Было жутко, холодно. Неясная обида терзала сердце. К тому же руки мои озябли, и я не мог их отогреть даже собственным дыханием, из-за чего переходил в какое-то большее раздражение. Степан что-то уронил, плюнул и втихую выругался на конвой. В этот вечер мы особенно ждали отбоя — чем дольше нас задерживали, тем сильнее мы нервничали. То ли страшная история произвела на нас жуткое впечатление, то ли холод... Наконец нам объявили о возвращении в острог. Но Афанасий никак не хотел входить в казарму, так как искал Рыжика, который так и не показался.
— Заходи немедля! — потерял терпение конвойный. — После всех работ велено в помещении быть — значит, подчиняйся.
И он грубо впихнул Афанасия в казарму. Бедняга стал жаловаться мне:
— Вот уже второй день нету моего щеночка. Не мог же он совсем убежать! Видать, заблудился где-нибудь...
— Видать, тебе придётся смириться с его потерей, — вдруг сказал сурово Митрий.

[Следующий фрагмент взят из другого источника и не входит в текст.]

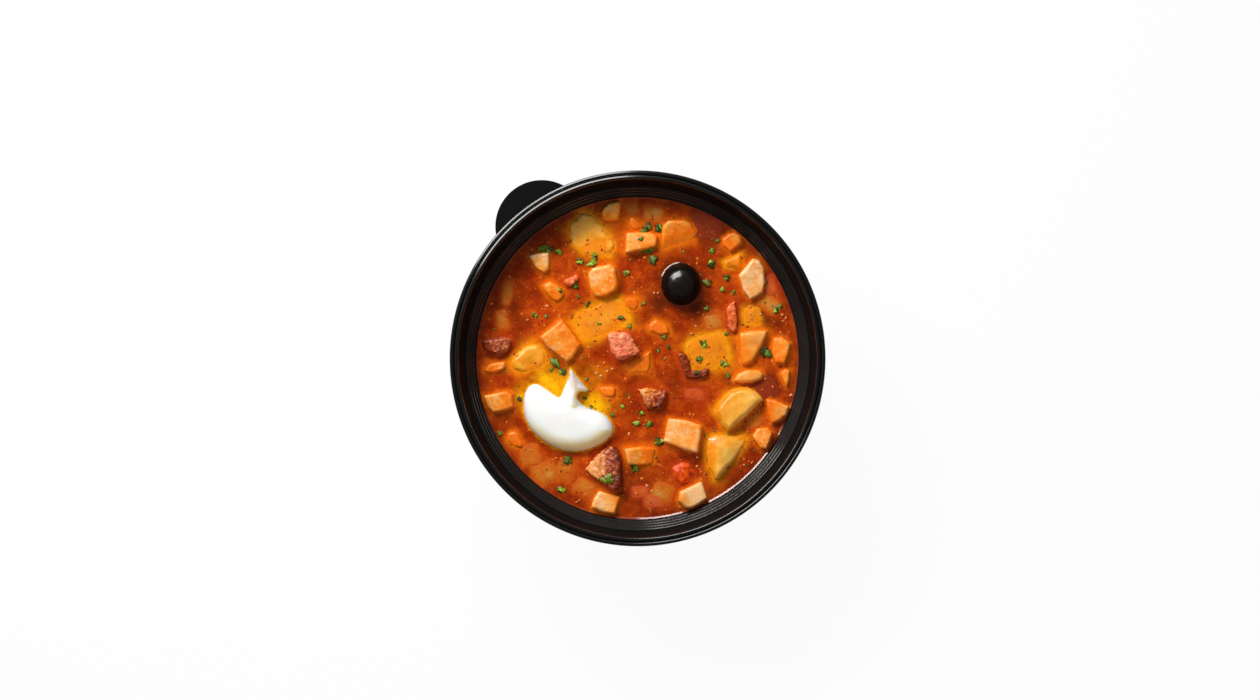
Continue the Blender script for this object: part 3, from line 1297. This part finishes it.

Афанасий и я в страхе и недоумении взглянули на него. А он переглянулся с Гагиным и заявил:
— Использовали мы его.
— Как использовали?.. — дрожа, прикрыл рот рукой мой друг.

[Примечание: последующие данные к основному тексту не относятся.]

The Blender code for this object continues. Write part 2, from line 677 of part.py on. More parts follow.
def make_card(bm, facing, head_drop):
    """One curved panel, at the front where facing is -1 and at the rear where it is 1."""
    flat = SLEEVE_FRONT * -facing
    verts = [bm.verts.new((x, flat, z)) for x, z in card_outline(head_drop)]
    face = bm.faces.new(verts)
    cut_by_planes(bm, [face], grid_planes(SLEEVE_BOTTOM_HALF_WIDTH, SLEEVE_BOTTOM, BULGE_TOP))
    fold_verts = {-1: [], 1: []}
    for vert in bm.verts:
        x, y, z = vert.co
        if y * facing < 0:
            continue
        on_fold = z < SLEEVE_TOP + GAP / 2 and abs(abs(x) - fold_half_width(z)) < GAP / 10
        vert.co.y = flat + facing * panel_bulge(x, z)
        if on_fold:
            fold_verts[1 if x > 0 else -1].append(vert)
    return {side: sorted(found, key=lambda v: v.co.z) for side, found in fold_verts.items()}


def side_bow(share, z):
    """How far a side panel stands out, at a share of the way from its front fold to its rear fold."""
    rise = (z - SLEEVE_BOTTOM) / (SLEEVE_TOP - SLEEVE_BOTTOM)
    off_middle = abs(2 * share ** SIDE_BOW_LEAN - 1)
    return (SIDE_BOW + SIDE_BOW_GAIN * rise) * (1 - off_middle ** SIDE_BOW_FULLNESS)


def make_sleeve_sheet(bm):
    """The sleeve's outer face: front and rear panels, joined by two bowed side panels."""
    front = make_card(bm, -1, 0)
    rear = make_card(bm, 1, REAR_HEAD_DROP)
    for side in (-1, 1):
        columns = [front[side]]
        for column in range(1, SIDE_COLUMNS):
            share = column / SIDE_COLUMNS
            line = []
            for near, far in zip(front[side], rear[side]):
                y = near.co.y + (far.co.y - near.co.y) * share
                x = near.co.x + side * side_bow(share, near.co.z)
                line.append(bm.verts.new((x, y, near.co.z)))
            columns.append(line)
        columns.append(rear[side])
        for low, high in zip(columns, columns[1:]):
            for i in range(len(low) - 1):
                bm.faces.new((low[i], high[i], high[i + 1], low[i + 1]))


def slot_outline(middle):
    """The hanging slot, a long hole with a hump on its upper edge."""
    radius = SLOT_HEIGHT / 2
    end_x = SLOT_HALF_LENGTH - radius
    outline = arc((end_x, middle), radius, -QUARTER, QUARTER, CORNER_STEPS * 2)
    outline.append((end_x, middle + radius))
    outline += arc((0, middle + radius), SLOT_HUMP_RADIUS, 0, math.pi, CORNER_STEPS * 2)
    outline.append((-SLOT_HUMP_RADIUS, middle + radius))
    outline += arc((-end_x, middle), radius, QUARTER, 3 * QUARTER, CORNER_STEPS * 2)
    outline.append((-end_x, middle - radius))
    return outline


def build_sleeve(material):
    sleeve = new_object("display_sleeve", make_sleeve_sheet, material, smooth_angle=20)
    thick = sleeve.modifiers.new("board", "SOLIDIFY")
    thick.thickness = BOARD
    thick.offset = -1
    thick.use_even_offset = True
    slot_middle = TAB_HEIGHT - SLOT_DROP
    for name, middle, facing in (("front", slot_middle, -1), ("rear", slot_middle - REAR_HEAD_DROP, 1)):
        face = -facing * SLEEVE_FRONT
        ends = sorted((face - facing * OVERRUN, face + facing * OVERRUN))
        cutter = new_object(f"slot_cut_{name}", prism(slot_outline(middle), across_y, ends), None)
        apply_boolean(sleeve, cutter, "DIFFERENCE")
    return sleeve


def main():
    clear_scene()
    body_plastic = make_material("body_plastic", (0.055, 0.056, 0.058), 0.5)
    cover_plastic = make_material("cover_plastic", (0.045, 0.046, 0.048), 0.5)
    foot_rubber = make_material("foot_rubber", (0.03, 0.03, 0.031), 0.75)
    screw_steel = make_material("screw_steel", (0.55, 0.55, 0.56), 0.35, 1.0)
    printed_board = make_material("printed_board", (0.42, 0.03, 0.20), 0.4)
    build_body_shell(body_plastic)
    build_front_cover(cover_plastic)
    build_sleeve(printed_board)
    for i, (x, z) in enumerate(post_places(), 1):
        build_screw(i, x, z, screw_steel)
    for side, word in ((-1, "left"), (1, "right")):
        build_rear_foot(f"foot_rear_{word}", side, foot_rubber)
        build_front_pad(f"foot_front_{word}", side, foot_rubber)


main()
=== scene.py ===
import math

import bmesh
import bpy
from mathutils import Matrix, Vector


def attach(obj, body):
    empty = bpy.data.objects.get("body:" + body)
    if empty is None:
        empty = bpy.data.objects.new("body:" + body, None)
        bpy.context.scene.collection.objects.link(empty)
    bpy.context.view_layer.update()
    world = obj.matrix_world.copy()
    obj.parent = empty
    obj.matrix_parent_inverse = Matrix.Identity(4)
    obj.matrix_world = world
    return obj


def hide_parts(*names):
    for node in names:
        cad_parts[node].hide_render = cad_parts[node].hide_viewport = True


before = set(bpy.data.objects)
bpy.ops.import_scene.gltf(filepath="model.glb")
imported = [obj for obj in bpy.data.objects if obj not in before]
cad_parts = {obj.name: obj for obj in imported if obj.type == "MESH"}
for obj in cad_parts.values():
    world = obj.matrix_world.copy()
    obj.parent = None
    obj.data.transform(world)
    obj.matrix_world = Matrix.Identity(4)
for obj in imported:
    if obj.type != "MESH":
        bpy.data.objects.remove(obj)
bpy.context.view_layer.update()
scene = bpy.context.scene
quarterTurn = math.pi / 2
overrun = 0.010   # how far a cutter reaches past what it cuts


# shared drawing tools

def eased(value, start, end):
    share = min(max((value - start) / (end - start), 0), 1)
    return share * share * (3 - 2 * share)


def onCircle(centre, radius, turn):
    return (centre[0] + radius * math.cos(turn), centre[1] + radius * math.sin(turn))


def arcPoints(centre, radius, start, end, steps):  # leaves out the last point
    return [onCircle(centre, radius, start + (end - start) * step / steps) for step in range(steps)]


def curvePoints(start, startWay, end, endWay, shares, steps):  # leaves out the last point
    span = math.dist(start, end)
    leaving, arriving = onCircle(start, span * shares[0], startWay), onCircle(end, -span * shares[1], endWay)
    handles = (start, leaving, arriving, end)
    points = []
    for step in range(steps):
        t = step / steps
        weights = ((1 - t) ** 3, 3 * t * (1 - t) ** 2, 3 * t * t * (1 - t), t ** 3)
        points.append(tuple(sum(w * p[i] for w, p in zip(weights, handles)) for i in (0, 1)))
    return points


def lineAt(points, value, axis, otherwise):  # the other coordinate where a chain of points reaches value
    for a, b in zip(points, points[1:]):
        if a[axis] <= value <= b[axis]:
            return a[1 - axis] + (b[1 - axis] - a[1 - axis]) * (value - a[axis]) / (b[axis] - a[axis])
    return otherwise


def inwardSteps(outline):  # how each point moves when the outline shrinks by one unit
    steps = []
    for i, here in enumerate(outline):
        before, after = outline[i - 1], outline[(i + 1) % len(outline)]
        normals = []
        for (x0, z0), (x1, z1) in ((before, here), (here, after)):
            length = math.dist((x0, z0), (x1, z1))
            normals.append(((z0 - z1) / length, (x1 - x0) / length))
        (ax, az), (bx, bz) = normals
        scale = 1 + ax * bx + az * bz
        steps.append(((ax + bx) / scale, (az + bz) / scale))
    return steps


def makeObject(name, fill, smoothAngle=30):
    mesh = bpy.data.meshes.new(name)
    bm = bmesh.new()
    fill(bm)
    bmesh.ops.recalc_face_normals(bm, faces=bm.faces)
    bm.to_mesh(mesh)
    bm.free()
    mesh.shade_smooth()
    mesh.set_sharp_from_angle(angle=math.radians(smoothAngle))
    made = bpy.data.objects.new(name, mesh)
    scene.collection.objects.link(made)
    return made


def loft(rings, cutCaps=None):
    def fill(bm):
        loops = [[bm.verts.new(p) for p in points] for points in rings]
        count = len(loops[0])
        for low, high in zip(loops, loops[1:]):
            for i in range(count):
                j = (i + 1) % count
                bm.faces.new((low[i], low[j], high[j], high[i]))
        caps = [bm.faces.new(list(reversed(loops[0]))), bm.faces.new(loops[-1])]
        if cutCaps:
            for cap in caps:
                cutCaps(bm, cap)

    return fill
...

— Митрий воротник хотел на шубу нашить, вот я твоего рыжего и использовал, — безжалостно выложил Гагин. — Холода лютые настают, а у твоего рыжего шерсть как раз густая и пушистая.

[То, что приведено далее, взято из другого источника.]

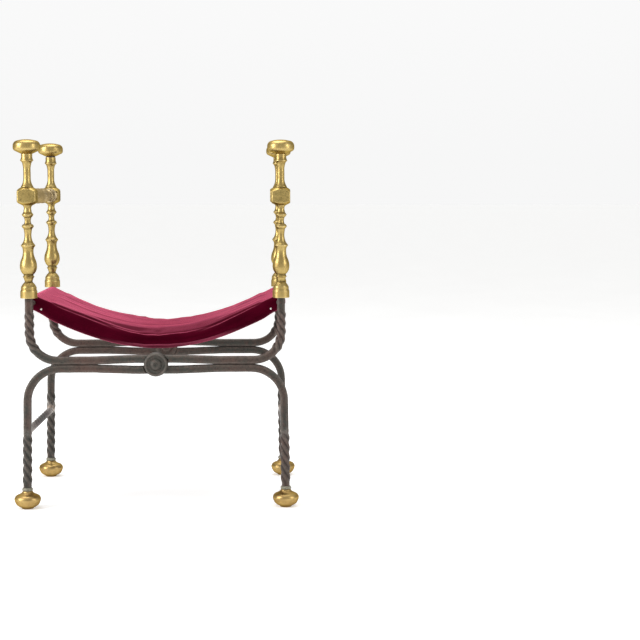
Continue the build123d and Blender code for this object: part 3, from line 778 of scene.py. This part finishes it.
def eye_shell(depth, outer_eye):
    """The half-lapped disc round the pivot."""
    near, far = (lap_gap, bar_half) if outer_eye else (-bar_half, -lap_gap)
    loop = [
        (rivet_bore, near),
        (eye_radius - eye_worn, near),
        (eye_radius, near + eye_worn),
        (eye_radius, far - eye_worn),
        (eye_radius - eye_worn, far),
        (rivet_bore, far),
    ]
    points, edge = [], []
    for step in range(eye_sides):
        turn = 2 * pi * step / eye_sides
        for radius, outward in loop:
            spot = (cos(turn) * radius, outward, sin(turn) * radius)
            dent = rough(spot, eye_waves, depth) * eye_dent
            full = radius + dent * (radius > rivet_bore)
            points.append(
                (full * cos(turn), depth * (half_depth + outward), pivot_height + full * sin(turn))
            )
            edge.append(float(radius > rivet_bore) * eye_shine)
    faces = []
    for step in range(eye_sides):
        here, after = step * len(loop), (step + 1) % eye_sides * len(loop)
        for corner in range(len(loop)):
            following = (corner + 1) % len(loop)
            face = (here + corner, here + following, after + following, after + corner)
            faces.append(face if depth == BACK else tuple(reversed(face)))
    return points, faces, {"edge": edge, "weld": [0.0] * len(points), "dip": [0.0] * len(points)}


for index, (side, depth) in enumerate(corners):
    node = corner_name(side, depth, "bar")
    outer_eye = side == LEFT
    shell = joined(
        [
            limb_shell(side, UP, depth, outer_eye, 100.0 + 7 * index),
            limb_shell(-side, DOWN, depth, outer_eye, 130.0 + 7 * index),
            eye_shell(depth, outer_eye),
        ]
    )
    add_rigid("forged", node, *shell)

# ---- Pivots: rosette, rivet and washer ----
rosette_seat = 3.0 * MM
rosette_rim = 5.5 * MM
rosette_valley = 17.0 * MM
rosette_radius = 23.5 * MM
dimple_depth = 1.6 * MM
rosette_wobble = 0.25 * MM
rim_rub = 0.06  # share of bare metal on the rosettes
rivet_wobble = 0.2 * MM
rivet_darkness = 0.2
bead_reach = 3  # fine steps over which rosettes and beads of weld are rounded

for depth in (FRONT, BACK):
    face = half_depth + bar_half
    crest = (rosette_radius + rosette_valley) / 2
    profile = [
        (rivet_bore, face + rosette_seat * 0.2),
        (rosette_radius, face),
        (rosette_radius, face + rosette_rim * 0.4),
        (crest + 1.6 * MM, face + rosette_rim * 0.93),
        (crest, face + rosette_rim),
        (crest - 1.5 * MM, face + rosette_rim * 0.85),
        (rosette_valley, face + rosette_seat),
        (rivet_bore, face + rosette_seat),
    ]
    node = f"{depth_names[depth]}_pivot_rosette"
    line = worn_outline(profile, bead_reach)
    points, faces, marks = turned_shell(
        line, middle(node), 1, depth, seed=150.0 + depth, wobble=rosette_wobble
    )
    marks["weld"] = [rim_rub] * len(points)
    add_rigid("turned", node, points, faces, marks)
    node = f"{depth_names[depth]}_pivot_rivet"
    tip = max(abs(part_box(node)[0].y), abs(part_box(node)[1].y))
    add_turned(
        node,
        axis=1,
        seed=155.0 + depth,
        way=depth,
        end=[(0, tip - dimple_depth)],
        wobble=rivet_wobble,
        dip=rivet_darkness,
    )
    add_turned(f"{depth_names[depth]}_pivot_washer", axis=1, bore=rivet_bore, seed=158.0, way=depth)

# ---- Stretchers, their welds and the solder on the feet ----
stretcher_half = 6.0 * MM
stretcher_plain = 14.0 * MM
stretcher_quarters = 11
stretcher_bite = 2.0 * MM  # length inside each leg
stretcher_droop = 2.5 * MM  # fall of each stretcher's back end below its middle
stretcher_hammer = 0.3 * MM
weld_run = 85.0 * MM  # filed bright this far along the stretcher
weld_share = 1.1  # brightness at the weld, before it is held to 1
weld_wobble = 0.9 * MM
weld_sides = 40
solder_wobble = 0.5 * MM
# Beads as radius and way outward or up, in millimetres.
weld_bead = [(3, -1.5), (8.6, -1.2), (8.5, 0.8), (7.6, 3), (6.9, 5), (6.6, 7.5), (5, 8.4)]
solder_bead = [(6, -0.6), (10.2, -0.5), (10.8, 0.8), (10.9, 2.4), (10.5, 4.2), (9.6, 5.6), (7, 6.2)]


def bead_line(bead, start):
    line = np.array([(radius * MM, start + away * MM) for radius, away in bead])
    return worn_outline(line, bead_reach)


for side in (LEFT, RIGHT):
    node = f"{side_names[side]}_stretcher"
    centre = middle(node)
    inner = half_depth - bar_half
    twisted = inner - stretcher_plain
    along = np.arange(inner + stretcher_bite, -inner - stretcher_bite, -station_step)
    share = np.clip((twisted - along) / (2 * twisted), 0, 1)
    droop = centre.z - stretcher_droop * along / inner
    centres = np.column_stack([np.full(len(along), centre.x), along, droop])
    aheads = np.tile((0.0, 1.0, 0.0), (len(along), 1))
    twists = share * stretcher_quarters * pi / 2
    points, edge, dip = swept_square(
        centres, aheads, twists, (1, 0, 0), stretcher_half, 170.0 + side, stretcher_hammer
    )
    from_end = inner - np.abs(along)
    weld = np.repeat(np.clip(weld_share - from_end / weld_run, 0, 1), bar_sides)
    faces = turned_over(tube_faces(len(along), bar_sides))
    add_rigid("forged", node, points, faces, {"edge": edge, "weld": weld, "dip": dip})

    node = f"{side_names[side]}_stretcher_welds"
    line = bead_line(weld_bead, -inner)
    shells = [
        turned_shell(line, centre, 1, -depth, 180.0 + side + depth, weld_wobble, weld_sides)
        for depth in (FRONT, BACK)
    ]
    add_rigid("bead", node, *joined(shells))

for index, (side, depth) in enumerate(corners):
    node = corner_name(side, depth, "foot_solder")
    line = bead_line(solder_bead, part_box(node)[0].z)
    shell = turned_shell(line, middle(node), seed=190.0 + index, wobble=solder_wobble)
    add_rigid("bead", node, *shell)

# ---- Sling tacks ----
tack_rise = 1.6 * MM
tack_base = 1.2 * MM  # the node's outer face to the dome's zero
tack_worn_reach = 2
tack_wobble = 0.1 * MM
tack_sides = 28
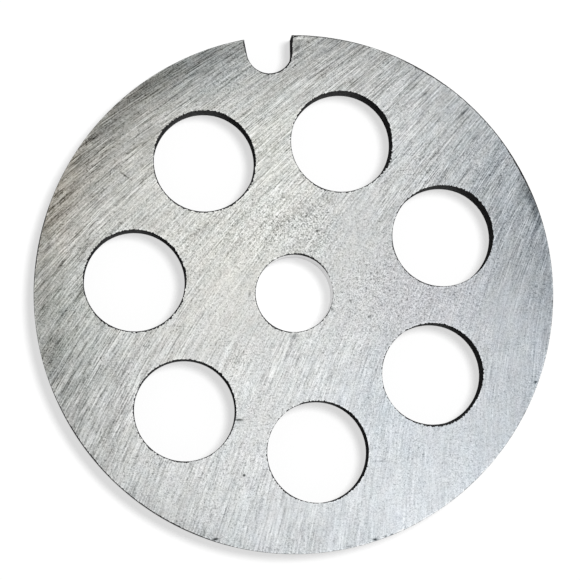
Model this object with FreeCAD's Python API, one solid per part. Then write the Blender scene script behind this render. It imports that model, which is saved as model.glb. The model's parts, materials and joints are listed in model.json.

И он указал на свежесодранную собачью шкуру, валяющуюся на нарах возле Митрия. Рыжую шкуру! Сердце у меня упало камнем, дрожь объяла всё существо моё... Афанасий пошатнулся и, казалось, стал задыхаться... Другие сердито или сочувственно зашептались между собой; всем было жаль невинного Рыжика, а ещё больше — его несчастного хозяина.
— Злой ты человек, Гагин, — точно не своим голосом сказал Миха. — Сострадания у тебя нету... Сердца у тебя нету, живодëр!..
— А тебе какое дело, Шишига? — сердито проворчал Гагин. — Митрий меня попросил, холодно ему было.
Я не имел духа высказаться вслух. Я был исполнен беспросветного, жгучего ужаса от смерти пречистого существа и от человеческой жестокости. Афанасий, всегда такой тихий, скромный, вдруг вскричал диким, плачущим голосом:
— Изверги! Сволочи!! Какого щенка извели! Он ведь почти что маленький ангел был!! А вы... Эх, вы-и!..
Затем он ткнулся лицом в рукав, пал на подушку, и оттуда послышалось глухое, болезненное рыдание... Я же забился в угол своих нар, и, подобно затравленному зверьку, взирал оттуда на шкуру бедного Рыжика, вдруг погибшего жертвой закоренелому преступнику. Затем схватился рукой за голову, не в силах совладать с путающимися мыслями и мутящимся рассудком. Арестанты, сочувствующие Афанасию, ещё долго ворчали на безжалостного Митрия, и в особенности на кровожадного Гагина. Дольше всех сердился и плевался Степан, но наконец затих и он.
Уснул я совершенно подавленный и удручëнный злой несправедливостью. Ночью мне снился Рыжик. Он выглядывал из шубы и смеялся.